일단 dataset과 tokenizer를 한번에 통괄하는 클래스를 하나 만들었다.
class NamuwikiDataset:
def __init__(self, vocab_path, max_seq_len=1024, batch_size=8):
self.dataset = load_dataset("heegyu/namuwiki-extracted", split='train').select_columns('text')
self.max_seq_len = max_seq_len
if os.path.exists(vocab_path):
self.tokenizer = T5Tokenizer(vocab_path)
# add bos token
self.tokenizer.add_special_tokens({'bos_token': '<s>'})
else:
sys.stderr.write(f"Tokenizer model not found at {vocab_path}\n")

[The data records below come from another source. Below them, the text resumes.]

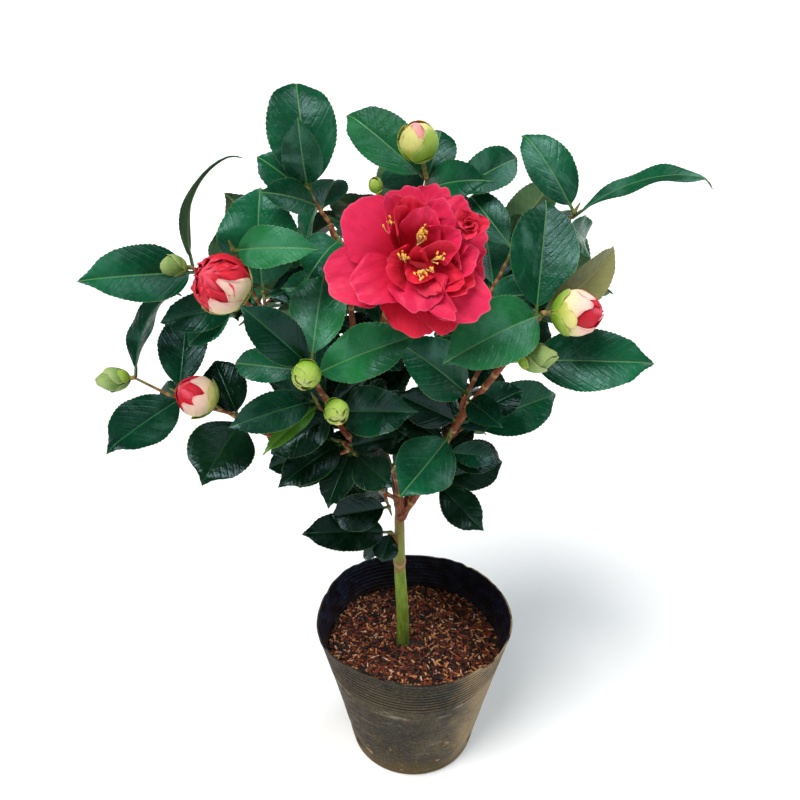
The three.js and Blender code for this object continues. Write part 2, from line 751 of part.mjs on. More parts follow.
function potRadius(z) {
  return mix(POT.baseRadius, POT.rimRadius, z / POT.height);
}

function turnedSolid(profile) {
  const outline = profile.map(([radius, z]) => new THREE.Vector2(radius, z));
  return solidOf(reshaped(new THREE.LatheGeometry(outline, POT.sides), potShape));
}

function potSolid() {
  const levels = POT_LEVELS.map((share) => share * POT.height);
  const outside = levels.map((z) => [potRadius(z), z]);
  const inside = levels.slice(1).reverse().map((z) => [potRadius(z) - POT.wall, z]);
  const floor = [potRadius(POT.floor) - POT.wall, POT.floor];
  let pot = turnedSolid([[0, 0], ...outside, ...inside, floor, [0, POT.floor]]);
  for (let k = 0; k < POT.holes; k += 1) {
    const turn = rad(POT.firstHole + 360 * k / POT.holes);
    const drill = new THREE.CylinderGeometry(POT.holeRadius, POT.holeRadius, POT.drill, POT.holeSides);
    drill.rotateZ(Math.PI / 2);
    drill.translate(potRadius(POT.holeHeight), 0, POT.holeHeight);
    drill.rotateZ(turn);
    pot = pot.subtract(solidOf(drill));
  }
  return pot;
}

function soilSolid() {
  const edge = (z) => potRadius(z) - POT.wall - SOIL.room;
  const foot = POT.floor + GAP;
  const waist = POT_LEVELS[1] * POT.height;
  const shoulder = SOIL.top - SOIL.mound;
  return turnedSolid([
    [0, foot], [edge(foot), foot], [edge(waist), waist], [edge(shoulder), shoulder],
    [edge(shoulder) * SOIL.crown, SOIL.top], [0, SOIL.top],
  ]);
}

// ------------------------------------------------------------------ assembly

const shrub = new THREE.Group();

function addNode(name, solid, material) {
  const mesh = new THREE.Mesh(geometryOf(solid), material);
  mesh.name = name;
  shrub.add(mesh);
}

addNode('pot', potSolid(), FINISH.pot);
addNode('soil', soilSolid(), FINISH.soil);

const cutters = [];
Object.keys(LIMBS).forEach((name) => {
  addNode(name, clearOf(limb(name), cutters), name === 'trunk' ? FINISH.trunk : FINISH.bough);
  cutters.push(limb(name, GAP));
  takeRod(routeOf(LIMBS[name].route.map(point)), ...LIMBS[name].radii, name);
});

const plans = Object.keys(MASSES).map(planMass);
const placed = new Map(plans.map((plan) => [plan.name, []]));
plans.forEach((plan) => plan.wishes.forEach((wish) => {
  const leaf = placeLeaf(wish);
  if (leaf) placed.get(plan.name).push(leaf);
}));
plans.forEach((plan) => {
  const mass = clearOf(massSolid(plan, placed.get(plan.name)), cutters);
  addNode(plan.name, mass, FINISH.leaf);
});
addNode('bloom_on_twig', clearOf(bloomSolid(), cutters), FINISH.bloom);

export default shrub;
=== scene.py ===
# %% [markdown]
# # A young camellia in a nursery pot
#
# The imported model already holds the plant's real sizes: pot, soil, trunk, boughs and
# masses of foliage as plain solids. This notebook dresses it. Each cell makes one
# piece of the plant in the same frame, in metres, with the origin under the pot and
# +Z up. The plant is grown here by the same rule that made the solids, so every leaf
# lands where its solid is, and then gets the detail that a solid leaves out.

# %% Load the frame
import math
import bpy
import numpy as np
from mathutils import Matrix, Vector, noise


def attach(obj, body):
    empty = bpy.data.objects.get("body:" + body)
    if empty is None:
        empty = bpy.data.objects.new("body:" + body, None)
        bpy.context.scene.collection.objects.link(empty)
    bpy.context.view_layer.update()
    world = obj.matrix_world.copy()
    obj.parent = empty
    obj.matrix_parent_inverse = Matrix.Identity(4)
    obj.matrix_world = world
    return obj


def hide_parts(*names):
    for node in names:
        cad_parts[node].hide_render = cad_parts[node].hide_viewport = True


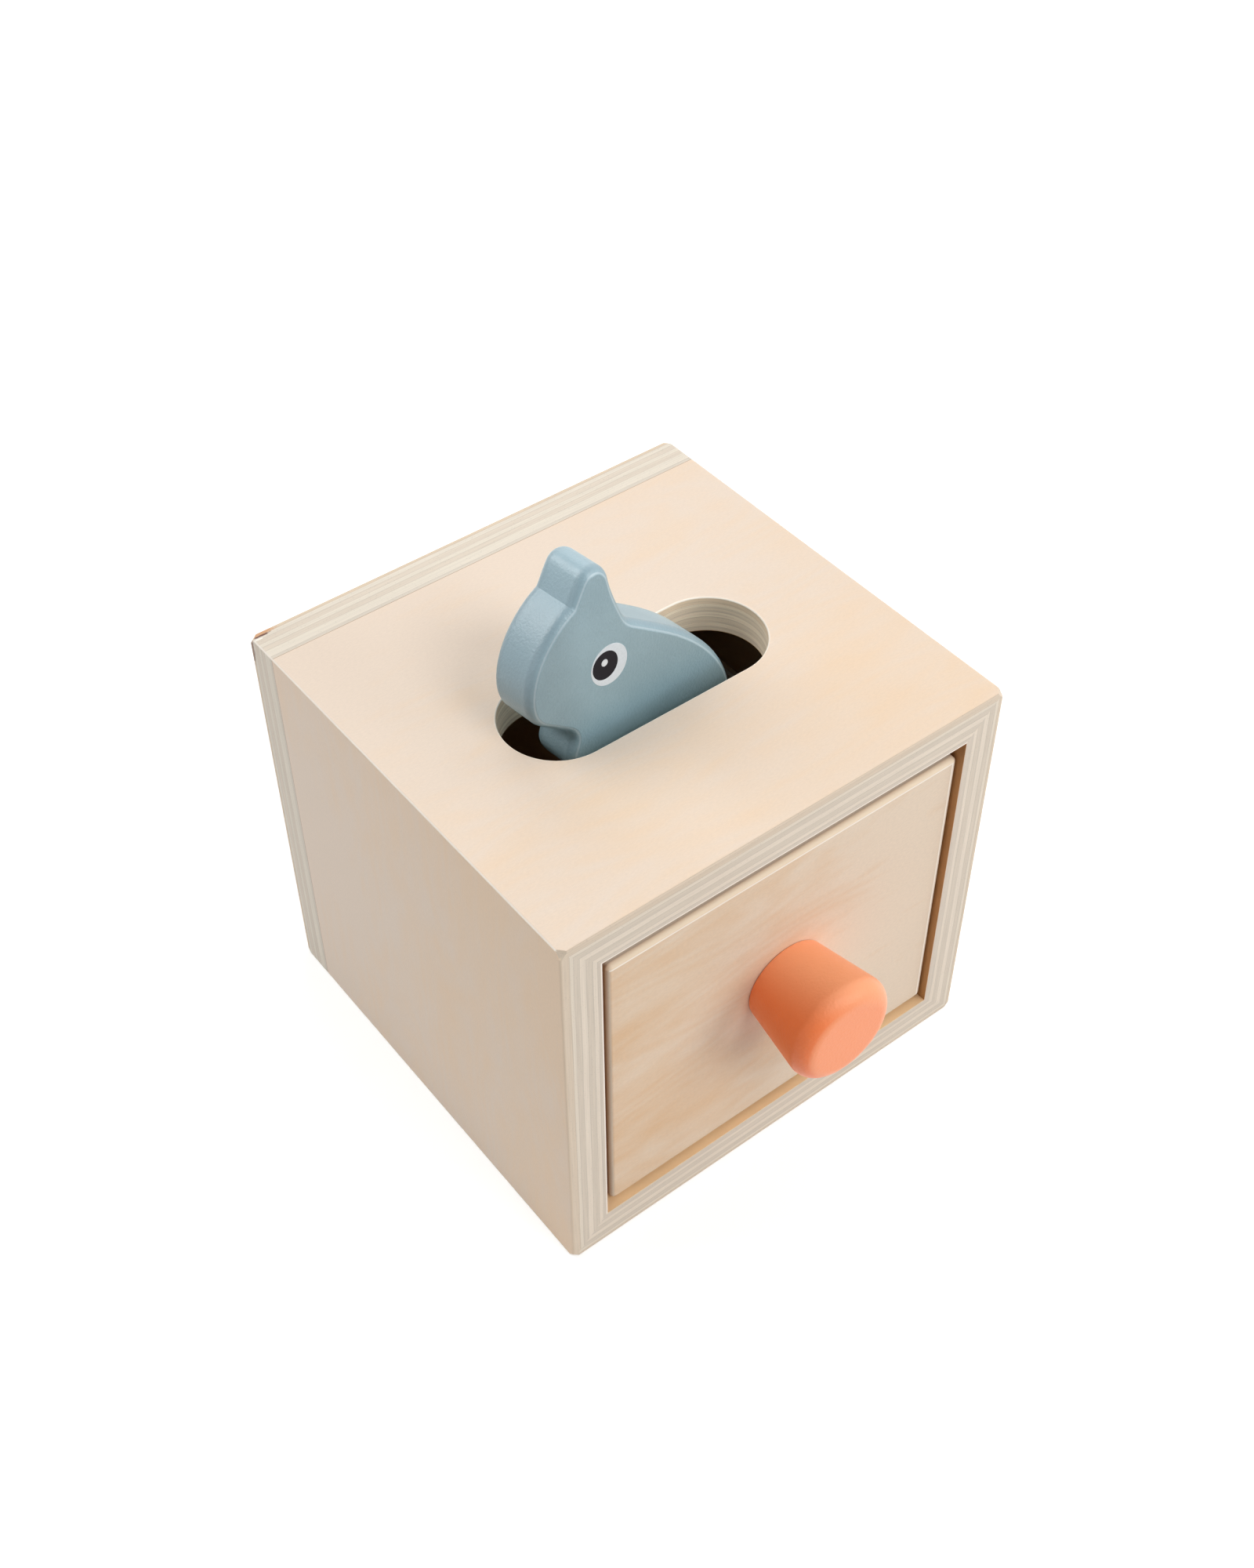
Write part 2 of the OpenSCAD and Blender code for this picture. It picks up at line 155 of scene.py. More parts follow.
class PlywoodLooks(bpy.types.PropertyGroup):
    """Colours of the boards, their sanded and glued arrises, and their painted shade and highlights
    """
    face: bpy.props.FloatVectorProperty(
        name="Face", description="Colour of the box's sanded outer veneer", subtype="COLOR", size=4,
        default=linear("#E9D7C5"))
    figure: bpy.props.FloatVectorProperty(
        name="Figure", description="Colour of the warmer growth figure in the veneer",
        subtype="COLOR", size=4, default=linear("#ECD2B6"))
    drawer_face: bpy.props.FloatVectorProperty(
        name="Drawer face", description="Colour of the drawer's veneer", subtype="COLOR", size=4,
        default=linear("#E4D1BB"))
    drawer_figure: bpy.props.FloatVectorProperty(
        name="Drawer figure", description="Colour of the growth figure on the drawer",
        subtype="COLOR", size=4, default=linear("#DCB993"))
    # The inside and doorway colours are darker than the wood: painted shade on the inner faces of
    # the box and the drawer
    inside: bpy.props.FloatVectorProperty(
        name="Inside", description="Colour of the raw inner faces", subtype="COLOR", size=4,
        default=linear("#A9855F"))
    doorway: bpy.props.FloatVectorProperty(
        name="Doorway", description="Colour of the inner faces close to the drawer front",
        subtype="COLOR", size=4, default=linear("#B88755"))
    sill: bpy.props.FloatVectorProperty(
        name="Sill",
        description="Colour of the bottom board's inner face close to the drawer front",
        subtype="COLOR", size=4, default=linear("#EFCDA0"))
    # The pale arris colour is the sanded wood together with a painted highlight
    pale: bpy.props.FloatVectorProperty(
        name="Pale arris", description="Colour of the freshly sanded arrises", subtype="COLOR",
        size=4, default=linear("#FFF6EA"))
    dark: bpy.props.FloatVectorProperty(
        name="Dark arris", description="Colour of the glue line along the front's arrises",
        subtype="COLOR", size=4, default=linear("#9C7048"))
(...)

sys.stderr.write("Please check the path and try again\n")
sys.exit(1)
self.vocab_size = self.tokenizer.vocab_size
self.pad_id = self.tokenizer.pad_token_id
self.unk_id = self.tokenizer.unk_token_id
self.bos_id = self.tokenizer.bos_token_id
self.eos_id = self.tokenizer.eos_token_id
self.dataloader = torch.utils.data.DataLoader(self.dataset, batch_size=batch_size, collate_fn=self.collate_fn)
def __len__(self):
return len(self.dataset)
def collate_fn(self, batch):
batch = [x['text'] for x in batch]
# encode text to ids with max length of the batch
src = [[self.bos_id] + self.tokenizer.encode(text, add_special_tokens=False) + [self.eos_id] for text in batch] # [bsz, each_text_len + 2]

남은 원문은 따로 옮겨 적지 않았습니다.